Last year, Tennessee Gas funded work to clear invasive plants around the pond in the middle of the property, as well as temporarily stabilizing Nine Lot Dam, which impounds it. Nine Lot Dam has now been fully replaced, Johnson said. Crews are working on cleaning the pond, installing a ramp for kayakers and canoers, and setting up picnic areas around it, he said.

Once the asphalt production plants reopen from their winter break, Johnson said, the contractor will finish paving the driveway and parking lot. Other immediate next steps include work on the trails and a large meadow.

“I think people will be pleasantly surprised when it opens,” he said.

In the meantime, the town is fetching the prices of an amenities package that includes benches, picnic tables and a viewing platform. The latter caused a rift among city councilors in December for its estimated $160,000 price tag. The councilors voted 7-4 not to appropriate CPA funds for it.

Johnson said once the town has the prices of amenities, it will decide which ones the park will have. At opening, the park will have only “basic amenities,” he said. Larger ones, such as volleyball playing areas or a half basketball court, will be added over time.

“We want to see what people are looking for,” he said.

The town is also working on signs. There will be a sign at the entrance, a trail map and an informational sign about the history of the property.

Now ‘Still Brook Park’

At its April 1 meeting, the City Council unanimously voted to name the new park Still Brook Park, after the brook that runs through the property. Town officials worked on the name before Johnson’s term started this January, he said. Both the councilors and Johnson agreed it was the most appropriate name.

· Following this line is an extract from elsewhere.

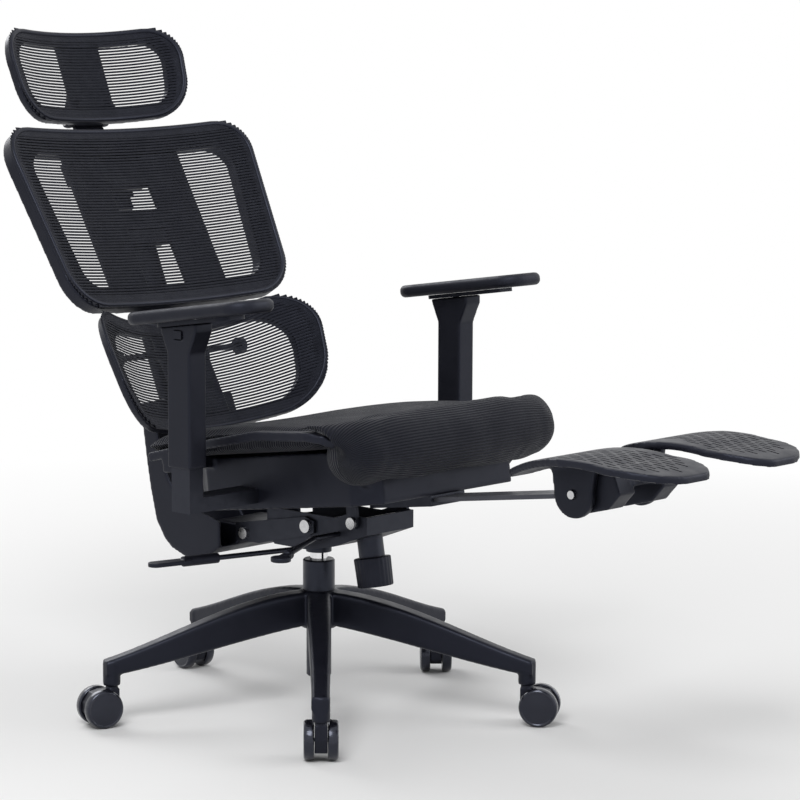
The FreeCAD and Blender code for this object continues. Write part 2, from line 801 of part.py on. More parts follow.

Historical Commission Chair David Cecchi said the name of Still Brook came from a cider distillery operated by Artemas Beebe in the mid-1800s. Before then, it was known as Pond Brook, because it drained Leonard Pond.

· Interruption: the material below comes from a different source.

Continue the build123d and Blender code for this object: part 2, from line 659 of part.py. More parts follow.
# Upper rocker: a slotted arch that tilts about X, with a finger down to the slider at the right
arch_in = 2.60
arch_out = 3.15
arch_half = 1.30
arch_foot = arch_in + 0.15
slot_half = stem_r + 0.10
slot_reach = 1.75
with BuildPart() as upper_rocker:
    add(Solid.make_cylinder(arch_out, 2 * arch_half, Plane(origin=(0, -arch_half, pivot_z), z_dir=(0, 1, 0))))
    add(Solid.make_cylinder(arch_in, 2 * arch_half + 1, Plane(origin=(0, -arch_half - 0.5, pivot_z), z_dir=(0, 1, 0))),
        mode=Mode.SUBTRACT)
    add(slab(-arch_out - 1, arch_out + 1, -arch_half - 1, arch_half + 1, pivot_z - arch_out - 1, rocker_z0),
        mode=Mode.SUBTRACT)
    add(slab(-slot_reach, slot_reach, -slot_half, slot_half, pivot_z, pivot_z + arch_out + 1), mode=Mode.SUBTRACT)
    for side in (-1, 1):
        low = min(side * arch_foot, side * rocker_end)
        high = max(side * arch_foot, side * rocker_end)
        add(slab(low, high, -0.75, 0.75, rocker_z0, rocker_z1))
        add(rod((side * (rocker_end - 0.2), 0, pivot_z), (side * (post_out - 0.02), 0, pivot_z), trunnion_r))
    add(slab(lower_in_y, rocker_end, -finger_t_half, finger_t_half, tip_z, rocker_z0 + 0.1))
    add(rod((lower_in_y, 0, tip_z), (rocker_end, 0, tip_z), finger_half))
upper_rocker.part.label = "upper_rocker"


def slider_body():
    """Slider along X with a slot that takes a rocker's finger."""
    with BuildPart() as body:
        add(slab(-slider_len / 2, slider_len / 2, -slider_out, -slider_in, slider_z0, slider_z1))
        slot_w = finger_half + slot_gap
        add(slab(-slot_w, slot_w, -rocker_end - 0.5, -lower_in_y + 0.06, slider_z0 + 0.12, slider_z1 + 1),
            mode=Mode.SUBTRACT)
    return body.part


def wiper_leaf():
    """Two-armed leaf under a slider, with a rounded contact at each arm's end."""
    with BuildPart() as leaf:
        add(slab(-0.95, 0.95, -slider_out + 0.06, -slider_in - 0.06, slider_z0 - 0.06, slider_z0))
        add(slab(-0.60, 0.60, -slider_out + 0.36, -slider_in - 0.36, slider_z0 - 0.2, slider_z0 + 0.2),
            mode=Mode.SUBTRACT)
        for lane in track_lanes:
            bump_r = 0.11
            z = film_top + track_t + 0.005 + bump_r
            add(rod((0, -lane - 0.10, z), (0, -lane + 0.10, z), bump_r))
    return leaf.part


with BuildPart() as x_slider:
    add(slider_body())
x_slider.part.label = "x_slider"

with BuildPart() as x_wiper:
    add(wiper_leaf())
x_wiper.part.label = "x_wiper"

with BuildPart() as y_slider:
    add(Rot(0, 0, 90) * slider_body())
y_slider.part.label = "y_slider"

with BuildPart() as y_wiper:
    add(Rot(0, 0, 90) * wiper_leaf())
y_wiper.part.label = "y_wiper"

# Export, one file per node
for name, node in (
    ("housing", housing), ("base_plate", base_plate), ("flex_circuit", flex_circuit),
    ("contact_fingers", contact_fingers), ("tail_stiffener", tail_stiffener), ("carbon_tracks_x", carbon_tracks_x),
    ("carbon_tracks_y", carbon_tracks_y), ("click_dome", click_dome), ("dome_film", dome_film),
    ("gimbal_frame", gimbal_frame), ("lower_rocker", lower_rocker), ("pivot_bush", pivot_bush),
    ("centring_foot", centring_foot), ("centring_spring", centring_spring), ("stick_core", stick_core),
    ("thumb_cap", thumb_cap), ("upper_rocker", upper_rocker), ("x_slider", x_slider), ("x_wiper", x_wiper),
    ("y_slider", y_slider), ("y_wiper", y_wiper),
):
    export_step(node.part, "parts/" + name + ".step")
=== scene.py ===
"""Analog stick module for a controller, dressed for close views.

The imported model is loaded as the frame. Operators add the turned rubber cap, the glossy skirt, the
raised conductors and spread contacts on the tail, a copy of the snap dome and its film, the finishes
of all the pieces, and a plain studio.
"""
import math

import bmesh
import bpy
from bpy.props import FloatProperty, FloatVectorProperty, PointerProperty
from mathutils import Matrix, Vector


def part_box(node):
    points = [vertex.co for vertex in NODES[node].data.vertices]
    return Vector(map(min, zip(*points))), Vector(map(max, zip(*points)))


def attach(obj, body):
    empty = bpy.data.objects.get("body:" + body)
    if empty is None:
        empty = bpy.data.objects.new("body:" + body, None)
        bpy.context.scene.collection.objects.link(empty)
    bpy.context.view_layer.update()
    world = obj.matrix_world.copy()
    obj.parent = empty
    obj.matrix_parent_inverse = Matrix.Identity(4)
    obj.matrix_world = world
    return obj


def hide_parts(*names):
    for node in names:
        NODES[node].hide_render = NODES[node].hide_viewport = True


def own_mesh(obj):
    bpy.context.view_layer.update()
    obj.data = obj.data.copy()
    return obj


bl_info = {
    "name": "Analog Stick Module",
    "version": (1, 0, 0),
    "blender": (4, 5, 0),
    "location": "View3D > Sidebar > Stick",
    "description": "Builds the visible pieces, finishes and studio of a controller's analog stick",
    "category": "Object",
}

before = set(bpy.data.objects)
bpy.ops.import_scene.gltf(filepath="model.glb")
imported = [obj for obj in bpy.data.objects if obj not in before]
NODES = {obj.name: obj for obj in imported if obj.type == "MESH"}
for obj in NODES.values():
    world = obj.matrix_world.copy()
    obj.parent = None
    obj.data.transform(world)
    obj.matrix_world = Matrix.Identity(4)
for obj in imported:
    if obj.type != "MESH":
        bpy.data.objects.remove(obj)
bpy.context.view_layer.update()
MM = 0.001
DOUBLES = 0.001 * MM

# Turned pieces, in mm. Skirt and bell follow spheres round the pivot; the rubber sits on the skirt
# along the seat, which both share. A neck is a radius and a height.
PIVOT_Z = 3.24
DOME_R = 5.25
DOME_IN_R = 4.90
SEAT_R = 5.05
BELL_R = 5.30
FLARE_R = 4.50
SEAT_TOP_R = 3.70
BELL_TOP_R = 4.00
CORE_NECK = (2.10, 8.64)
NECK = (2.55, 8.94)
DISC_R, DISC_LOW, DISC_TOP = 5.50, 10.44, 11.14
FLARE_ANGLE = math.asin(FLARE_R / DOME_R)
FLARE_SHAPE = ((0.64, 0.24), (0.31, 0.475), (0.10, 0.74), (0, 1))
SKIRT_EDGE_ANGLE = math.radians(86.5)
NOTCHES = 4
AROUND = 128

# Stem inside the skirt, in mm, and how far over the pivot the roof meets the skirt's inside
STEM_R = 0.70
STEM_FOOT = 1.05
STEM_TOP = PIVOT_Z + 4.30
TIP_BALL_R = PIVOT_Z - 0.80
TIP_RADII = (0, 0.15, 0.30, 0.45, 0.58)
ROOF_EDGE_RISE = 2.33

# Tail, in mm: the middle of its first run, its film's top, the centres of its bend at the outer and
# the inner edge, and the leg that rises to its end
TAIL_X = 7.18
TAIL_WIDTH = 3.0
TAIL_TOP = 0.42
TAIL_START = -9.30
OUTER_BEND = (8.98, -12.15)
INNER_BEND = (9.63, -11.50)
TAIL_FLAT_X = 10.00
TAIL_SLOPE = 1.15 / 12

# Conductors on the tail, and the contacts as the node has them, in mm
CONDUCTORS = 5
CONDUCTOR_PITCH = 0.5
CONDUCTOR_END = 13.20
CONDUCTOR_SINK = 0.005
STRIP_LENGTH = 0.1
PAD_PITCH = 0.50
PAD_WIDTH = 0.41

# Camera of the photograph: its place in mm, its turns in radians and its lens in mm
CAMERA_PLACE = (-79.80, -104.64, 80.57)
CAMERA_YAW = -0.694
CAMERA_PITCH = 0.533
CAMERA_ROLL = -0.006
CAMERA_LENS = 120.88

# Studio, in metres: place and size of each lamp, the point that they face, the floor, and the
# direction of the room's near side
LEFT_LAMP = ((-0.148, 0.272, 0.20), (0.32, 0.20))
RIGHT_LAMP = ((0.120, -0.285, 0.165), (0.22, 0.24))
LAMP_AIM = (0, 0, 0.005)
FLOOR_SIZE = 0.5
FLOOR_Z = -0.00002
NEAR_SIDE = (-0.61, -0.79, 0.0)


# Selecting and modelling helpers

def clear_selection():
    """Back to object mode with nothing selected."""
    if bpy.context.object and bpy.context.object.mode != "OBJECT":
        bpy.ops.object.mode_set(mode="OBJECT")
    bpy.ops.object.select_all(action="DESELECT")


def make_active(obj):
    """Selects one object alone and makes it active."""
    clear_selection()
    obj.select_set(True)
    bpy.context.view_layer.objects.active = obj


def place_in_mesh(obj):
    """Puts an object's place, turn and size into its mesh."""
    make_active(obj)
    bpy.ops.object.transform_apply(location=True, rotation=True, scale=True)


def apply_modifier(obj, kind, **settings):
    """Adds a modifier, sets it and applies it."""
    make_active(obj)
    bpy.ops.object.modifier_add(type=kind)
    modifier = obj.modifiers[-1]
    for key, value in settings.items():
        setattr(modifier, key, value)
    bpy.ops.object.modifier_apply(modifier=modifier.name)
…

The Leonard family built a gristmill on Still Brook in the late 1700s, and operated it for close to 100 years. It was “more like a barn, a small operation,” Cecchi said, possibly with employees, but he didn’t know how many. The mill provided farmers in the mostly agricultural town with a way to turn their grains into flour.

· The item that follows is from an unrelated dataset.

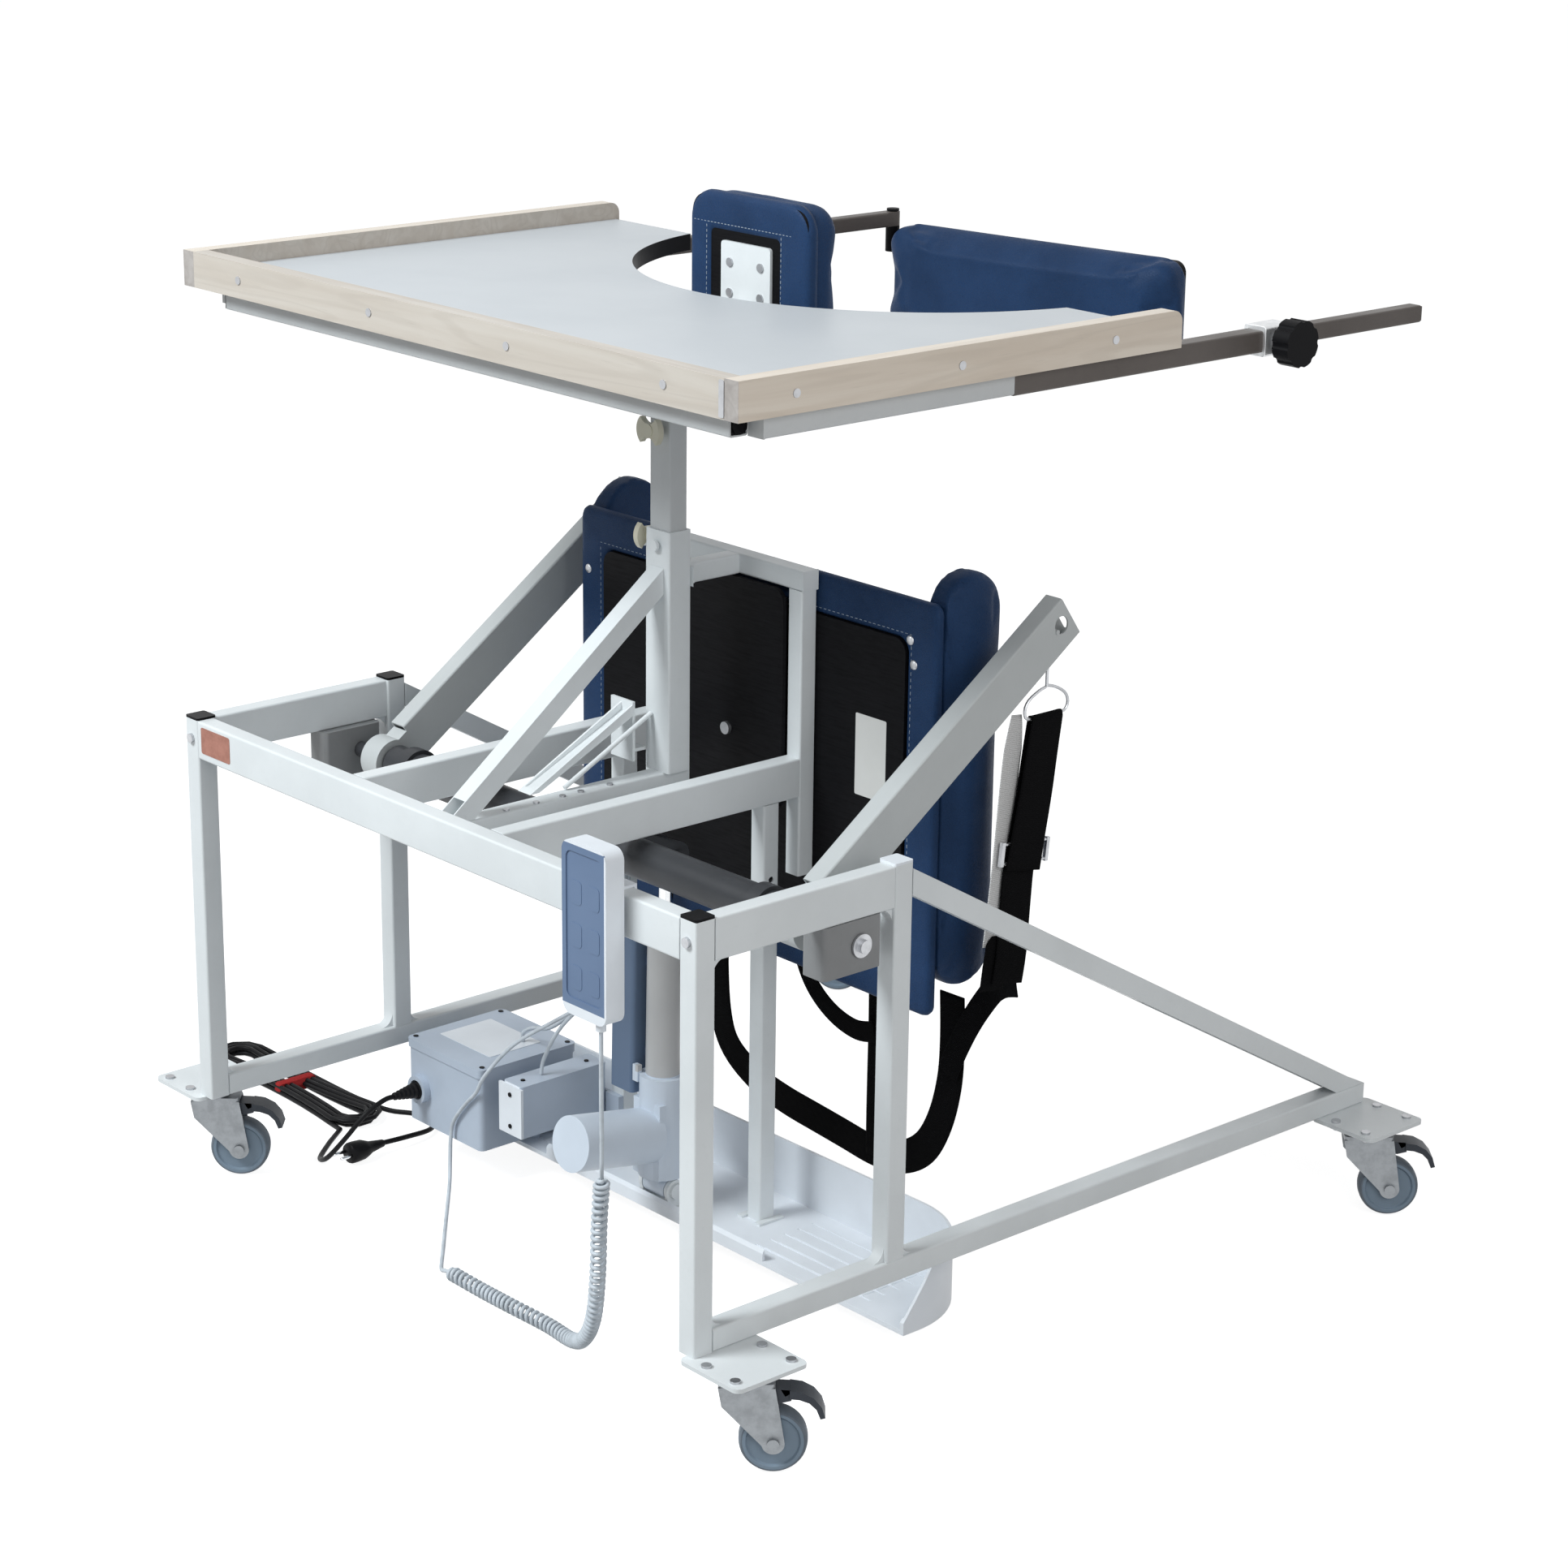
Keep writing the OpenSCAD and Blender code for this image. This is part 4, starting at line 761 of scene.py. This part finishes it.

“There wasn’t easy accessibility [to consumer goods], so people needed to be self-sufficient and these small gristmills provided that service in these towns,” Cecchi said.

In the 1800s, the Tuckahoe property was part of Hinsdale Smith’s tobacco farms. According to a draft informational sign designed by Cecchi, the property hosted tobacco farms from Smith, the Cuba-Connecticut Tobacco Company, and Hatheway-Steane. In the 1980s, it was run by the Rhode Island-based Tuckahoe Turf Farms. The town purchased the property in the 1990s.

Johnson said the new name allows the town to order signs for the park and to stop referring to it by the name of a business that left town decades ago.

“The town bought it nearly 30 years ago. It’s been a long time coming, but at least now we have a new name,” he said.